_Task to complete_: Your task is to quote the listing below exactly, beginning with its first line and ending on the line bearing "import numpy as np".

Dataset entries
-.-.-

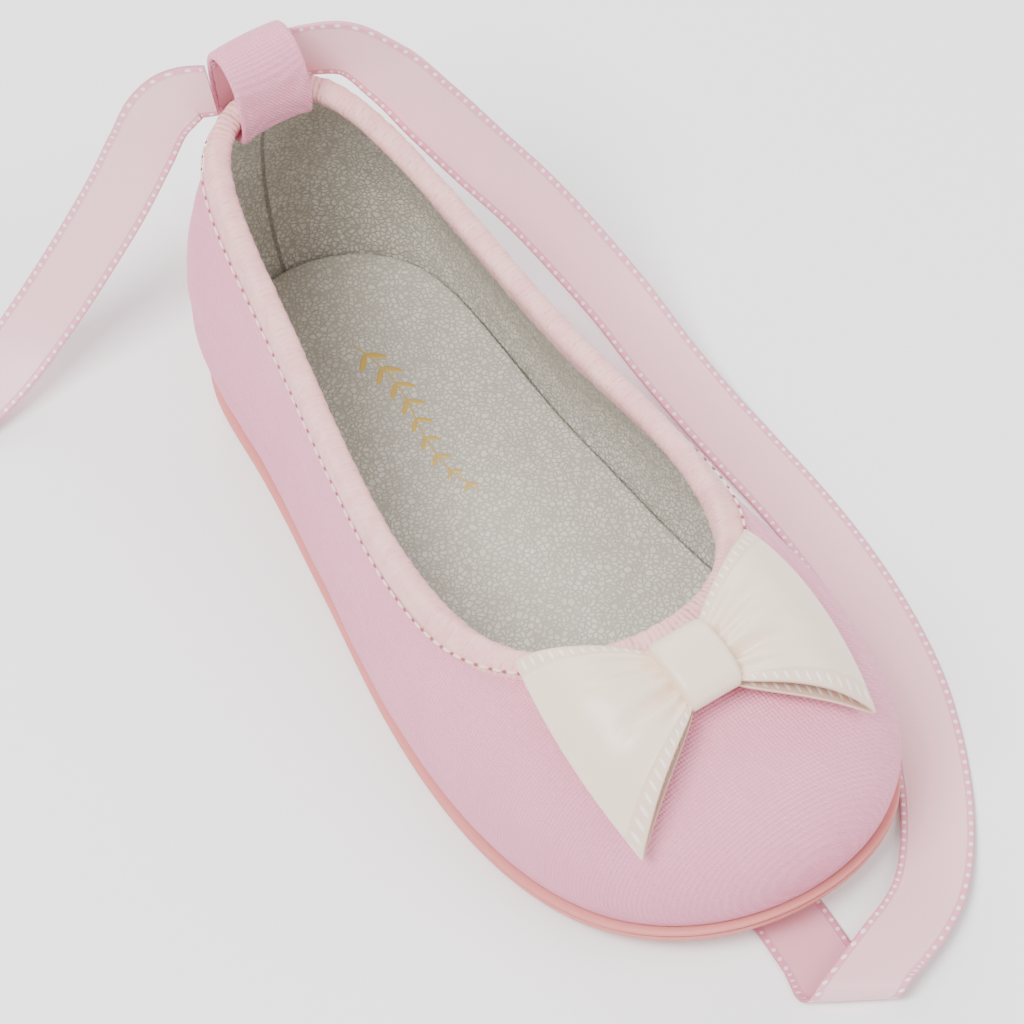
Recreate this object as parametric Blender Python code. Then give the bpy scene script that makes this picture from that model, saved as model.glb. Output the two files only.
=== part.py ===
# Baby ballet slipper for the right foot: thin sole, soft upper, rolled collar binding,
# heel loop with an ankle ribbon through it, and a ribbon bow on the vamp.
# Metres, +Z up. The toe points along -Y and the big toe lies on the +X side.

import math

import bmesh
import bpy
import numpy as np

# Driving sizes of the last and the shoe, in metres
FOOT_LENGTH = 0.1277  # heel to toe along the feather line, where upper meets sole
BALL_WIDTH = 0.0502  # feather line across the ball
COLLAR_WIDTH = 0.0408  # topline across the widest place of the collar
HEEL_HEIGHT = 0.0440  # floor to topline at the heel
SIDE_HEIGHT = 0.0266  # floor to topline at the waist
TOE_SPRING = 0.0049  # rise of the sole below the toe tip
ARCH_RISE = 0.0008  # rise of the sole between heel and forefoot

# Walls, gaps and soles
UPPER_WALL = 0.0013
SOLE_THICKNESS = 0.0024
SOLE_MARGIN = 0.0010  # how far the sole stands out from the feather line
INSOLE_THICKNESS = 0.0021
GAP = 0.0003  # between pieces that meet

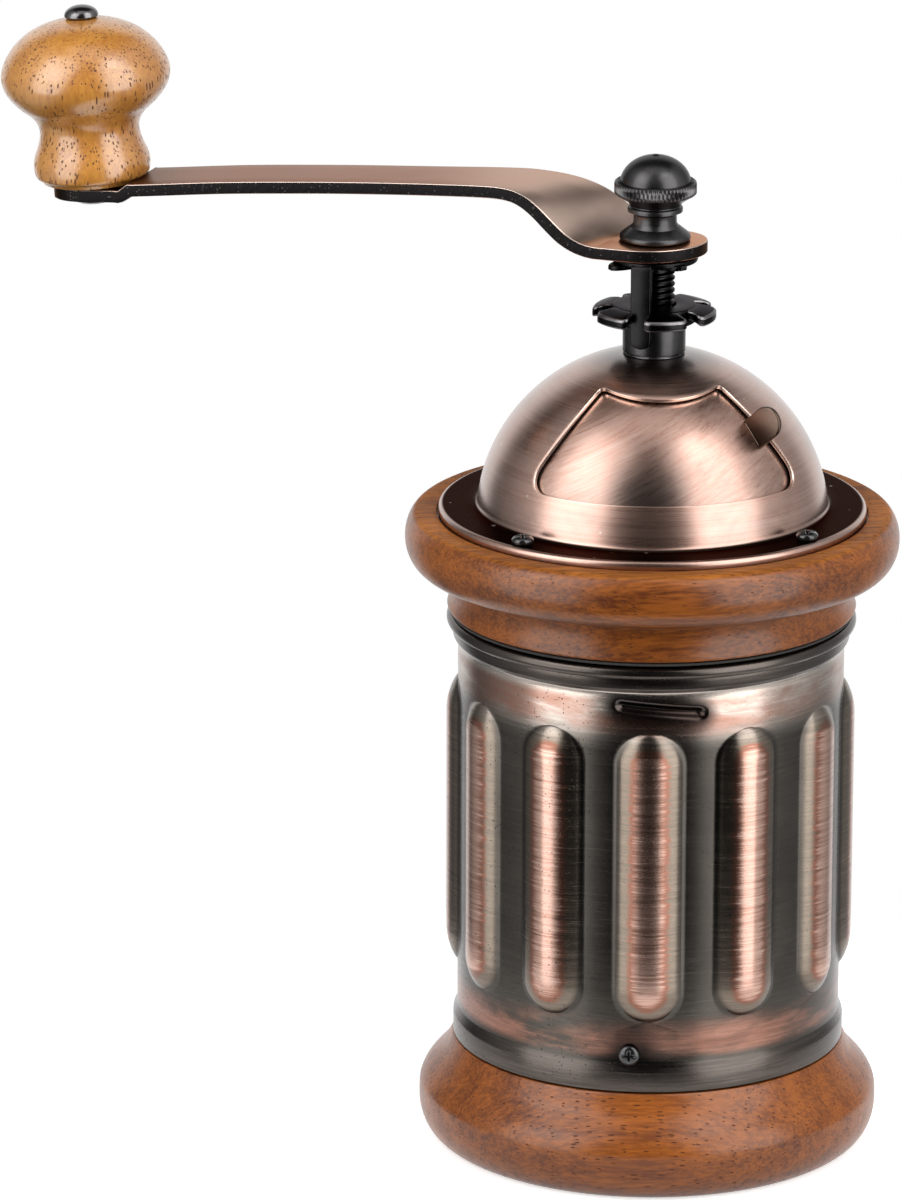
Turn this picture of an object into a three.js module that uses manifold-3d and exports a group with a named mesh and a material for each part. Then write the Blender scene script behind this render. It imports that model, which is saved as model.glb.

-.-.-

_Expected output_:
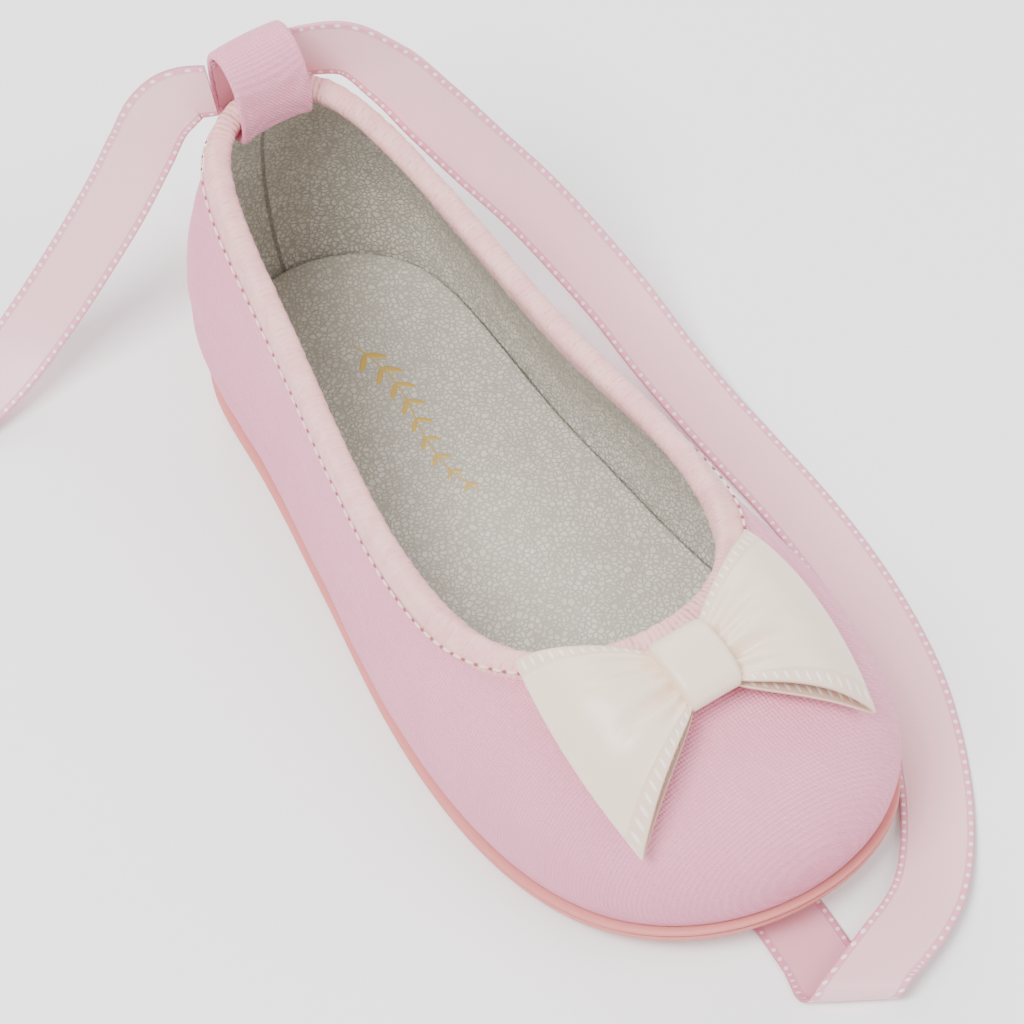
Recreate this object as parametric Blender Python code. Then give the bpy scene script that makes this picture from that model, saved as model.glb. Output the two files only.
=== part.py ===
# Baby ballet slipper for the right foot: thin sole, soft upper, rolled collar binding,
# heel loop with an ankle ribbon through it, and a ribbon bow on the vamp.
# Metres, +Z up. The toe points along -Y and the big toe lies on the +X side.

import math

import bmesh
import bpy
import numpy as np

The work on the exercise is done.